Van Sato’s got labels. Tourettes, ADHD, SPD – words that have defined his existence since the time he was old enough to know what they meant. Now, Van wants to prove he’s more than an acronym, a syndrome, a problem kid. He takes a summer job as a day camp counselor to prove he’s capable of independence and moving on to the next phase in his life. Maybe, he might even make a friend while there. Someone who’s got just as many or even more labels than him. Someone who understands what it’s like. Tabby Dubanowksi wants to forget about everything, the hospitalization, the judgment, the whispers behind her back. As a camp counselor, she will be admired, looked up to, and able to help people who don’t know anything about her old life. Tabby wants a fresh start and a chance to re-ignite her passion for film-making, if only for one summer.
After running away from their pasts, Van and Tabby collide in a storm cloud of attraction laced with self-doubt, insecurity, shame, and blame. Now, with Van feeling like he might have to quit his job, and Tabby struggling to quell the urge to cut, they will struggle to find themselves in a world designed to keep them apart.




Buy link: Amazon


author, contemporary, new book release

About the author:

Katie Kaleski has started down many career paths and held many jobs—indie craft store clerk, pizza maker, photo developer, shoe salesperson and cashier, dental assistant in the army, daycare teacher, student teacher—but her favorite one by far is being a writer. She’s originally from Chicago, so she says things like pop, gym shoes, and front room. Her favorite food group is sugar, and she loves writing young adult novels.


Exclusive tour content!

This a deleted scene with Van explaining his backstory in a bit more depth to Tabby. It’s based off experience with my son because while he doesn’t have Van’s exact conditions his therapist said there was a possibility my son was Autistic (like Van, he wasn’t and was diagnosed with something else).

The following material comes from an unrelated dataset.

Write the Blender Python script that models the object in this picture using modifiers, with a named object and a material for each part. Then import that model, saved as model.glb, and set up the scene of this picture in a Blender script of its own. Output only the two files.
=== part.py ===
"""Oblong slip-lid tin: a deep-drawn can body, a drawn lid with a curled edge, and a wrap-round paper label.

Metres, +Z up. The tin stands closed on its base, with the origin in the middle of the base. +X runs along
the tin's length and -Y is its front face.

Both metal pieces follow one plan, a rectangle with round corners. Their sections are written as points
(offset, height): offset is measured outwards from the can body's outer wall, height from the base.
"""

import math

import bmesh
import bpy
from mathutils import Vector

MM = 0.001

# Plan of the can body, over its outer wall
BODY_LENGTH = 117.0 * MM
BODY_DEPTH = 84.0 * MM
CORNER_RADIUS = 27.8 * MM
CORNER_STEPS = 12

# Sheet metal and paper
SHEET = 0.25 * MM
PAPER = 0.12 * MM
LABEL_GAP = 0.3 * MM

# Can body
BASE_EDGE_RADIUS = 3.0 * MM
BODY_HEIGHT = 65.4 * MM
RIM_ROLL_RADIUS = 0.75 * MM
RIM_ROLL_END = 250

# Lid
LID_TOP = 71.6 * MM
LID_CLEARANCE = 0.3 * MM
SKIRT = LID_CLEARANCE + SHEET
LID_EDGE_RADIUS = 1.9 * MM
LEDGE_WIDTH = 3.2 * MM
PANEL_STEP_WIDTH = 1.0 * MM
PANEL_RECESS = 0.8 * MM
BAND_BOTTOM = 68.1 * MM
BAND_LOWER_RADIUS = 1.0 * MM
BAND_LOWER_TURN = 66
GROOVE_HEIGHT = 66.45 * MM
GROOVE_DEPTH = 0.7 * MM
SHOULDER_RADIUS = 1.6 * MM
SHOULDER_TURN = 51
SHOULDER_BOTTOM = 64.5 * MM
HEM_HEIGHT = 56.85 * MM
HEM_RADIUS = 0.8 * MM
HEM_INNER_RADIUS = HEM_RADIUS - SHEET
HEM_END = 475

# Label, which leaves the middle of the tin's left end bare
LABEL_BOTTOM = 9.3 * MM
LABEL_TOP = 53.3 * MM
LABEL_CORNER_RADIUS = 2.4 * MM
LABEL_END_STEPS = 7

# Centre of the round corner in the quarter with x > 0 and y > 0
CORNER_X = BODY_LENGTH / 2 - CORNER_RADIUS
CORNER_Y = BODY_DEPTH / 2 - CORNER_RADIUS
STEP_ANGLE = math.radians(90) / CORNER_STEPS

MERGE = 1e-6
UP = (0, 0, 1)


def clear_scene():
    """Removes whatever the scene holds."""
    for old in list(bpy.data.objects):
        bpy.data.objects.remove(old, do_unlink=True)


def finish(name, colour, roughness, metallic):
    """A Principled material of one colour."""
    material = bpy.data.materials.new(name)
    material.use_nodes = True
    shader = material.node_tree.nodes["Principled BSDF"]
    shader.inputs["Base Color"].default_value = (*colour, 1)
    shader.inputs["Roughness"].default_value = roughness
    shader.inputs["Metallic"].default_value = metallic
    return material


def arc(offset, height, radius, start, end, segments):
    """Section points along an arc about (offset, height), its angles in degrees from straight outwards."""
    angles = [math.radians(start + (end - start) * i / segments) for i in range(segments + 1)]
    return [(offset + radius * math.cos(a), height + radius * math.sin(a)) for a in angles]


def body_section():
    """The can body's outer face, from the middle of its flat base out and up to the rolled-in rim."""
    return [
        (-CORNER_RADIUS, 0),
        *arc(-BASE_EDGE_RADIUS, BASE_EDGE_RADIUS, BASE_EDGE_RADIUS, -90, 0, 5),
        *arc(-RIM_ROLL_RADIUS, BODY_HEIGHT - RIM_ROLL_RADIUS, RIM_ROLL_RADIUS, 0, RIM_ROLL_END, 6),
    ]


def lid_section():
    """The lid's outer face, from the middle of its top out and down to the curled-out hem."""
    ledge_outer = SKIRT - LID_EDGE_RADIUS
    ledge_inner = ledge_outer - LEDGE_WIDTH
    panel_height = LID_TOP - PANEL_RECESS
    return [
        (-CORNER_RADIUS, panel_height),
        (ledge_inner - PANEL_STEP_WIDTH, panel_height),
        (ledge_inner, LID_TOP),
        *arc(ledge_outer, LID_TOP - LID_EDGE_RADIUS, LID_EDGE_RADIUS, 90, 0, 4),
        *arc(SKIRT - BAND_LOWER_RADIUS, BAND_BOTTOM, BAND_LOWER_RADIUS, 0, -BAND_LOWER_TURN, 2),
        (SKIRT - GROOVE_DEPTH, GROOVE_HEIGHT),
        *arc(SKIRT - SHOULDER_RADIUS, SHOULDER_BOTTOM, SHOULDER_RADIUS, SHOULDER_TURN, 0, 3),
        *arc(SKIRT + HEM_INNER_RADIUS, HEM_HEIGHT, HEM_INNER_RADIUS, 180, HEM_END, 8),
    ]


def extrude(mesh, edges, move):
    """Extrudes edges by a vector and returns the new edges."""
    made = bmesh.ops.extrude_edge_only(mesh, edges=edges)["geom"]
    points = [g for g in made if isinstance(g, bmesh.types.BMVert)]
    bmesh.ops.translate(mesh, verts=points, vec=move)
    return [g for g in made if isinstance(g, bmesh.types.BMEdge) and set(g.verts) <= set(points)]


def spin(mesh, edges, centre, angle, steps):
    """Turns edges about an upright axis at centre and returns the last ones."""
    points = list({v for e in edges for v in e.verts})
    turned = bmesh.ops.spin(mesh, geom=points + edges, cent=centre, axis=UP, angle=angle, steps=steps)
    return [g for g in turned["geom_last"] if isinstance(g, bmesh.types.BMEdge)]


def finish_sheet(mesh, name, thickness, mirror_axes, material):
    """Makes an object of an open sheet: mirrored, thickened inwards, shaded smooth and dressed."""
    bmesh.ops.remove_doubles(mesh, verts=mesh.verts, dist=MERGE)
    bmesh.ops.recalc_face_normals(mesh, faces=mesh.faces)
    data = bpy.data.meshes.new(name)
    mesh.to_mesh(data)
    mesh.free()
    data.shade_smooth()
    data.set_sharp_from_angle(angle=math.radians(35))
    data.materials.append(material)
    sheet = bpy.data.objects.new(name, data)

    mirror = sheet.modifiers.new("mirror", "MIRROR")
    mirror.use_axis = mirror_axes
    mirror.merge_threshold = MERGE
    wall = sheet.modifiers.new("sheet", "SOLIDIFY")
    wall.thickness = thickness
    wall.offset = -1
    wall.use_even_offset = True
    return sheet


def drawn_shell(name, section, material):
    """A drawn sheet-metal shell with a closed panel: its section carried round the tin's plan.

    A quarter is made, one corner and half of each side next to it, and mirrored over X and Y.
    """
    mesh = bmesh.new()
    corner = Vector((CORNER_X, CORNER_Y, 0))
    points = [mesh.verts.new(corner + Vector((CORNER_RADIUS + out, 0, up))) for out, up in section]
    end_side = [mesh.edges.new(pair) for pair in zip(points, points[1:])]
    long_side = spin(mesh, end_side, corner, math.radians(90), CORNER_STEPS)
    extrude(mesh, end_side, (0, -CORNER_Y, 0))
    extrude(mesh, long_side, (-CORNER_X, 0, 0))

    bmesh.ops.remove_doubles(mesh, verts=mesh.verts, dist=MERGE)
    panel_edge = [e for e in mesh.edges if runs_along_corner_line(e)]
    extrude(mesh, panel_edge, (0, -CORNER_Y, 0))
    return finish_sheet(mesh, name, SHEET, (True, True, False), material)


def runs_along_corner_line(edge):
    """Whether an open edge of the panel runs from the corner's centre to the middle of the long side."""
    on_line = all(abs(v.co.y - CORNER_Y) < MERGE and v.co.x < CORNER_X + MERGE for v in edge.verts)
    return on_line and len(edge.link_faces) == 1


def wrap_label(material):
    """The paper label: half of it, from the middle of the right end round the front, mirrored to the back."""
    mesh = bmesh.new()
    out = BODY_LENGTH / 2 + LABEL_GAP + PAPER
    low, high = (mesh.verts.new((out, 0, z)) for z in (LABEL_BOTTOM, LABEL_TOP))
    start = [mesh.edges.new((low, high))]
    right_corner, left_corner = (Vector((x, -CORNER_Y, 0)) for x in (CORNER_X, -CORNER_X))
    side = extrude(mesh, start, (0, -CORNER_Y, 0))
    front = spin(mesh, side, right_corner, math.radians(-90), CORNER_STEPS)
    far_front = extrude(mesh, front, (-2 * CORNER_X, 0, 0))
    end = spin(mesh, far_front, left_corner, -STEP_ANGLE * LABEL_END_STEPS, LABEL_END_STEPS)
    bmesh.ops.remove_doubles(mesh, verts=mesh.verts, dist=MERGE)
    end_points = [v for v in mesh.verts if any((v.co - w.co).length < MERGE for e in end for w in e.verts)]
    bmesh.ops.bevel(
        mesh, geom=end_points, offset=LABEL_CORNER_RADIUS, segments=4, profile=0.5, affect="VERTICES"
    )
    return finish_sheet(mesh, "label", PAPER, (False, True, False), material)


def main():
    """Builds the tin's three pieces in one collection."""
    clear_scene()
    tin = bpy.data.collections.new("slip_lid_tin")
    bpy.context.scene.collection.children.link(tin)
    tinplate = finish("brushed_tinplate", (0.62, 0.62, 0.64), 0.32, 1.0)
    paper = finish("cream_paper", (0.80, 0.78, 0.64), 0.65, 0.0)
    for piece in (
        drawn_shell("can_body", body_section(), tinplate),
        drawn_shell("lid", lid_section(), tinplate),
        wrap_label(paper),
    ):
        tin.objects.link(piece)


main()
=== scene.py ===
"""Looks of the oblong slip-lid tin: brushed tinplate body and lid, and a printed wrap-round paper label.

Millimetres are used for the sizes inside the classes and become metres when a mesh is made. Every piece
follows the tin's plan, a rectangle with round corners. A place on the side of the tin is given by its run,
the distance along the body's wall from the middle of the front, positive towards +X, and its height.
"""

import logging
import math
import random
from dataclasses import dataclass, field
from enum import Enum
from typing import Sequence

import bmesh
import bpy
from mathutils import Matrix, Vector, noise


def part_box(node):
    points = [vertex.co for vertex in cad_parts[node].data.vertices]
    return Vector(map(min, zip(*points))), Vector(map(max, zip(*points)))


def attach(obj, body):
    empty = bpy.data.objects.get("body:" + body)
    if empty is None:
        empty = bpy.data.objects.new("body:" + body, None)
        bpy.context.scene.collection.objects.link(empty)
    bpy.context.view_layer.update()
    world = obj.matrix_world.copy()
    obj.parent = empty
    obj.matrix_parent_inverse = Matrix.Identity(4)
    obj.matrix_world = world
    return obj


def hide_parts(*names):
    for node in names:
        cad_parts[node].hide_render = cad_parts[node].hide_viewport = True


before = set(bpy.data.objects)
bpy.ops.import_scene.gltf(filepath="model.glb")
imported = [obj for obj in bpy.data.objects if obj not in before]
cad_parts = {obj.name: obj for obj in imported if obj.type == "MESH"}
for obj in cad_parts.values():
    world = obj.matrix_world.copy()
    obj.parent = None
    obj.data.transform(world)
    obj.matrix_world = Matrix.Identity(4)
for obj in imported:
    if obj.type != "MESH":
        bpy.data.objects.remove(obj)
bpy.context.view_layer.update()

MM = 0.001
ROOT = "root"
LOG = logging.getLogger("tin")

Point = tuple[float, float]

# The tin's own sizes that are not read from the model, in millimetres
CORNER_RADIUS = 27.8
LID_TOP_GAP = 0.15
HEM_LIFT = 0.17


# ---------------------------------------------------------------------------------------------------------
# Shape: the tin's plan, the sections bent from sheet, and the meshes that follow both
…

I sighed and tapped my nose and blinked like fifty times. “Up until I was in elementary school everybody thought I was Autistic.”
“Really, why?” Tabitha asked.
“I didn’t learn to walk until I was almost two. I didn’t say a word until I was three. And everything made me scream. I was like some banshee. Nobody could touch me. I didn’t like a lot of noises, smells. I was constantly falling over, couldn’t even walk up straight. I wouldn’t look at anybody, and that is supposedly one of the tell big signs of being Autistic, the whole no eye contact thing, and then I had all my tics, so…it wasn’t just like doctors telling my parents. They’re the ones that took me to get evaluated because there was most obviously something going on with me.”
“What was going on?”
“After I started getting some occupational therapy, I was able to stand up and walk around properly and look up at people, and into their eyes. I still didn’t like people touching me, but it was more tolerable, and the doctors and teachers started to see that I was…well, not Autistic. I guess it was hard to tell before then really because I was always screaming or curled in a ball.”
“Why?”
“I have what’s called a sensory processing disorder, and I’m very sensitive to things like touch. People touching me actually hurt. I just couldn’t tolerate it, and with this I was also sensitive to sound, light, smells, it affected my balance, and my body movement in general, and even before this they figured out I had Tourette, so that’s what everyone thought it all was, my Tourette disorder, but with SPD it’s hard to sit still. I was always moving because that’s how I felt the most balanced I guess, has something to do with the inner ear, and I never paid attention because everything around me was just too much and well, my ADHD, and my Tourette was just my Tourettes. It used to so much worse than it is now. Well, not at first, a little later and then it like kept getting worse. You should have seen me. I was a mess.”
“But you couldn’t help it.”
“Other people don’t get that though.”